Hungarian health authorities have reported (computer translated) four human cutaneous anthrax cases, at least one confirmed, in two separate counties in recent weeks.
The affected individuals were reported from farms in Bács-Kiskun and Békés counties. In addition, an additional 30 people were treated prophylactically with antibiotics due to possible exposure.
Animal health officials have reported a confirmed anthrax case in a cow and an additional four suspect cases on an outbreak in Kötegyán, Bekes.
These are the first human anthrax cases in Hungary in several years.
Anthrax is a serious infectious disease caused by gram-positive, rod-shaped bacteria known as Bacillus anthracis. Anthrax can be found naturally in soil and commonly affects domestic and wild animals around the world. Although it is rare, people can get sick with anthrax if they come in contact with infected animals or contaminated animal products.

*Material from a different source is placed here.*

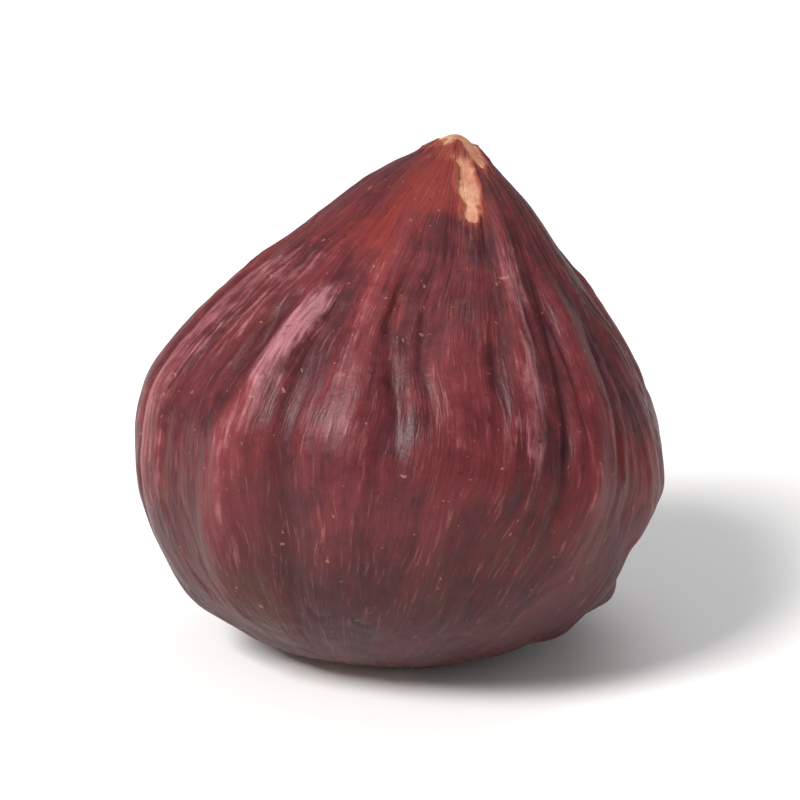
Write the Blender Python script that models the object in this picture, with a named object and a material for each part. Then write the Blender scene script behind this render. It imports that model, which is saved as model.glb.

Cutaneous anthrax occurs when the spore (or possibly the bacterium) enters a cut or abrasion on the skin. It starts out as a raised bump that looks like an insect bite. It then develops into a blackened lesion called an eschar that may form a scab. Lymph glands in the area may swell plus edema may be present. This form of anthrax responds well to antibiotics. If untreated, deaths can occur if the infection goes systemic. 95% of cases of anthrax are cutaneous.